** Begin **

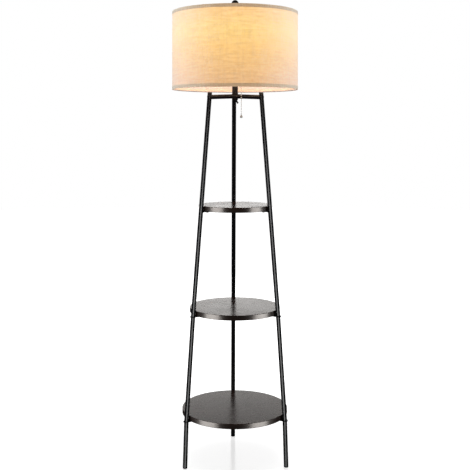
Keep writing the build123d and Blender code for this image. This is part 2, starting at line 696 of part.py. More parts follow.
def spider():
    """Top ring with three cranked spokes and the flat hub that sits on the harp."""
    ring_z = SHADE_TOP_Z - TRIM_T - RING_WIRE_D / 2
    hub_z = SPIDER_HUB_Z + SPIDER_HUB_T / 2
    body = ring(ring_z)
    bend_x = RING_R - SPOKE_BEND_INSET
    path = FilletPolyline(
        (SPOKE_ROOT_R, 0, hub_z),
        (bend_x - SPOKE_BEND_INSET, 0, hub_z),
        (bend_x, 0, ring_z),
        (RING_R, 0, ring_z),
        radius=SPOKE_BEND_R,
    )
    section = Plane(origin=(SPOKE_ROOT_R, 0, hub_z), z_dir=(1, 0, 0)) * Circle(SPOKE_D / 2)
    spoke = sweep(section, path)
    for bearing in SPIDER_BEARINGS:
        body += at_bearing(spoke, bearing)
    body = body + disc(SPIDER_HUB_D, SPIDER_HUB_Z, SPIDER_HUB_Z + SPIDER_HUB_T)
    clear_r = FINIAL_BASE_D / 2 + SPOKE_D / 2
    keep_clear = disc(2 * clear_r, SPIDER_HUB_Z + SPIDER_HUB_T, SHADE_TOP_Z)
    keep_clear += disc(2 * clear_r, HARP_TOP_Z - STUD_BLOCK_H, SPIDER_HUB_Z)
    return body - keep_clear - disc(FINIAL_THREAD_D + 10 * RUNNING_CLEARANCE, SPIDER_HUB_Z, SHADE_TOP_Z)


def finial():
    """Turned knob: a flared base, a slim neck and a ball, tapped to fit the harp's screw."""
    base_r = FINIAL_BASE_D / 2
    neck_r = FINIAL_NECK_D / 2
    ball_r = FINIAL_BALL_D / 2
    ball_z = FINIAL_Z + FINIAL_H - ball_r
    stem = turned(
        (0, FINIAL_Z),
        (base_r, FINIAL_Z),
        (base_r, FINIAL_Z + FINIAL_RIM_H),
        (neck_r + base_r / 4, FINIAL_Z + FINIAL_FLARE_H),
        (neck_r, FINIAL_Z + FINIAL_NECK_Z),
        (neck_r, ball_z - FINIAL_BALL_SINK),
        (0, ball_z),
    )
    knob = stem + Pos(0, 0, ball_z) * Sphere(ball_r)
    return knob - disc(
        FINIAL_THREAD_D + 2 * RUNNING_CLEARANCE, FINIAL_Z, HARP_TOP_Z + FINIAL_THREAD_H + SEAT_CLEARANCE
    )


# ---------------------------------------------------------------- the whole lamp
def leg_nodes():
    """What each leg is made of, by node name."""
    nodes = {}
    for name, bearing in LEG_BEARINGS.items():
        pieces = {
            "foot_cap": foot_cap(),
            "lower_leg": leg_tube(FOOT_CAP_T, LOW_TAB_Z),
            "low_tab": sandwiched_tab(LOW_SHELF_Z),
            "middle_leg": leg_tube(LOW_SHELF_Z, MID_TAB_Z),
            "mid_tab": sandwiched_tab(MID_SHELF_Z),
            "upper_leg": upper_leg_tube(),
            "arm": arm(),
        }
        for piece, shape in pieces.items():
            nodes[f"{piece}_{name}"] = at_bearing(shape, bearing)
    return nodes


def on_each_leg(*shapes):
    return [at_bearing(shape, bearing) for bearing in LEG_BEARINGS.values() for shape in shapes]


def fastener_nodes():
    """Small pieces that repeat on every leg share a node."""
    return {
        "leg_top_plugs": on_each_leg(top_plug()),
        "top_shelf_lugs": on_each_leg(welded_lug()),
        "leg_inserts": on_each_leg(*joint_inserts(LOW_SHELF_Z), *joint_inserts(MID_SHELF_Z)),
        "leg_studs": on_each_leg(
            joint_bar(LOW_SHELF_Z, STUD_D, STUD_REACH), joint_bar(MID_SHELF_Z, STUD_D, STUD_REACH)
        ),
        "shelf_screws": on_each_leg(
            shelf_screw(LOW_SHELF_Z), shelf_screw(MID_SHELF_Z), shelf_screw(TOP_SHELF_Z)
        ),
        "arm_plugs": on_each_leg(arm_plug()),
        "arm_screws": on_each_leg(arm_screw()),
    }


def stand_nodes():
    outlet_hole = OUTLET_STEM_D + 2 * RUNNING_CLEARANCE
    return {
        "low_shelf": shelf(LOW_SHELF_Z),
        "middle_shelf": shelf(MID_SHELF_Z),
        "top_shelf": shelf(TOP_SHELF_Z),
        "hub_tube": hub_tube(),
        "hub_bottom_cap": hub_cap(HUB_BOTTOM_Z, 1, outlet_hole, OUTLET_OFFSET),
        "hub_top_cap": hub_cap(HUB_TOP_Z, -1, NIPPLE_D + 2 * RUNNING_CLEARANCE),
        "cord_outlet": cord_outlet(),
    }


def holder_nodes():
    return {
        "nipple": nipple(),
        "lock_nut": lock_nut(),
        "holder_cap": holder_cap(),
        "holder_shell": holder_shell(),
        "switch_body": switch_body(),
        "screw_shell": screw_shell(),
        "centre_contact": centre_contact(),
        "chain_guide": chain_guide(),
        "chain_top": chain_top(),
        "chain_swivel": chain_swivel(),
        "hanging_chain": hanging_chain(),
        "chain_pull": chain_pull(),
        "bulb_base": bulb_base(),
        "bulb_glass": bulb_glass(),
    }


def shade_nodes():
    fabric_low = SHADE_BOTTOM_Z + TRIM_T
    fabric_high = SHADE_TOP_Z - TRIM_T
    return {
        "harp_saddle": harp_saddle(),
        "harp_wire": harp_wire(),
        "harp_ferrules": harp_ferrules(),
        "harp_stud": harp_stud(),
        "shade_fabric": drum(FABRIC_R, FABRIC_T, fabric_low, fabric_high),
        "shade_liner": drum(LINER_R, LINER_T, fabric_low, fabric_high),
        "top_trim": rim_trim(SHADE_TOP_Z, -1),
        "bottom_trim": rim_trim(SHADE_BOTTOM_Z, 1),
        "spider": spider(),
        "bottom_ring": ring(SHADE_BOTTOM_Z + TRIM_T + RING_WIRE_D / 2),
        "finial": finial(),
    }


def main():
    os.makedirs("parts", exist_ok=True)
    nodes = {**leg_nodes(), **fastener_nodes(), **stand_nodes(), **holder_nodes(), **shade_nodes()}
    for name, shape in nodes.items():
        pieces = shape if isinstance(shape, list) else [shape]
        solids = [solid for piece in pieces for solid in piece.solids()]
        whole = solids[0] if len(solids) == 1 else Compound(children=solids)
        export_step(whole, f"parts/{name}.step")


main()
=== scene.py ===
import math

import bpy
from bpy.props import FloatProperty, FloatVectorProperty, IntProperty, PointerProperty
from mathutils import Matrix, Vector


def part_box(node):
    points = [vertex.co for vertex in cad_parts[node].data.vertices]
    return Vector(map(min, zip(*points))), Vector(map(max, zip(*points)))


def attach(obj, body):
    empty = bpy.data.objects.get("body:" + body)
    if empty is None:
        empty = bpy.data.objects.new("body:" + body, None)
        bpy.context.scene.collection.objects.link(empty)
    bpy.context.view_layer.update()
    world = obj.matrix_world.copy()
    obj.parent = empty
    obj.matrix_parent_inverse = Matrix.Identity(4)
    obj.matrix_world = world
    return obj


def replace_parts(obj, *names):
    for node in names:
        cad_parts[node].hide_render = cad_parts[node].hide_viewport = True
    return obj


# Finish, cloth and studio of a shelf floor lamp. Everything is in metres; the lamp's axis is Z.

bl_info = {
    "name": "Shelf floor lamp",
    "version": (1, 0, 0),
    "blender": (4, 5, 0),
    "location": "View3D > Sidebar > Lamp",
    "description": "Dresses the shelf floor lamp and sets its studio",
    "category": "Object",
}

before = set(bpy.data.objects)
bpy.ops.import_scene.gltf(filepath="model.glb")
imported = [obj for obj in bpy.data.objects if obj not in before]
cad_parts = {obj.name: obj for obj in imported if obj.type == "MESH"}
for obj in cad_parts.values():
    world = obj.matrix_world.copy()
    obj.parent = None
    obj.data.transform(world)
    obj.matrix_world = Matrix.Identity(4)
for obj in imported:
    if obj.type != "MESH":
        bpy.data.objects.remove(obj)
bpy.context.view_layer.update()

MM = 0.001
BEARINGS = {"back": 90.0, "left": 210.0, "right": 330.0}
SHELVES = ("low_shelf", "middle_shelf", "top_shelf")
UP = Vector((0, 0, 1))

# Screws made here: the head's radius and height, then the shank's radius and length, in millimetres.
SHELF_SCREW = (4, 2.2), (2, 14)
ARM_SCREW = (4.5, 0.7), (2.5, 20)
CROSS_BAR, CROSS_BAR_Z = (4.4 * MM, 0.9 * MM, 3.0 * MM), 2.4 * MM  # each bar that cuts the cross recess
SOCKET_RADIUS, SOCKET_DEPTH, SOCKET_Z = 1.7 * MM, 4 * MM, 0.4 * MM  # the bar that cuts the hex socket

# Sizes of the CAD's own pieces that their boxes don't give.
CAD_SHELF_HEAD, CAD_ARM_HEAD = 2.2 * MM, 1.2 * MM  # height of its screws' heads
LINING = 0.8 * MM  # thickness of shade_liner
SPOKE_ROOT = 11 * MM  # from the axis to the spokes' welds on the spider's hub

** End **

» **YOUR INSTRUCTIONS**:
Begin at the line that has "fabric_high = SHADE_TOP_Z - TRIM_T", stop after the line that has "cad_parts[node].hide_render = cad_parts[node].hide_viewport", and repeat exactly those lines, nothing more.

» **ANSWER**:
    fabric_high = SHADE_TOP_Z - TRIM_T
    return {
        "harp_saddle": harp_saddle(),
        "harp_wire": harp_wire(),
        "harp_ferrules": harp_ferrules(),
        "harp_stud": harp_stud(),
        "shade_fabric": drum(FABRIC_R, FABRIC_T, fabric_low, fabric_high),
        "shade_liner": drum(LINER_R, LINER_T, fabric_low, fabric_high),
        "top_trim": rim_trim(SHADE_TOP_Z, -1),
        "bottom_trim": rim_trim(SHADE_BOTTOM_Z, 1),
        "spider": spider(),
        "bottom_ring": ring(SHADE_BOTTOM_Z + TRIM_T + RING_WIRE_D / 2),
        "finial": finial(),
    }


def main():
    os.makedirs("parts", exist_ok=True)
    nodes = {**leg_nodes(), **fastener_nodes(), **stand_nodes(), **holder_nodes(), **shade_nodes()}
    for name, shape in nodes.items():
        pieces = shape if isinstance(shape, list) else [shape]
        solids = [solid for piece in pieces for solid in piece.solids()]
        whole = solids[0] if len(solids) == 1 else Compound(children=solids)
        export_step(whole, f"parts/{name}.step")


main()
=== scene.py ===
import math

import bpy
from bpy.props import FloatProperty, FloatVectorProperty, IntProperty, PointerProperty
from mathutils import Matrix, Vector


def part_box(node):
    points = [vertex.co for vertex in cad_parts[node].data.vertices]
    return Vector(map(min, zip(*points))), Vector(map(max, zip(*points)))


def attach(obj, body):
    empty = bpy.data.objects.get("body:" + body)
    if empty is None:
        empty = bpy.data.objects.new("body:" + body, None)
        bpy.context.scene.collection.objects.link(empty)
    bpy.context.view_layer.update()
    world = obj.matrix_world.copy()
    obj.parent = empty
    obj.matrix_parent_inverse = Matrix.Identity(4)
    obj.matrix_world = world
    return obj


def replace_parts(obj, *names):
    for node in names:
        cad_parts[node].hide_render = cad_parts[node].hide_viewport = True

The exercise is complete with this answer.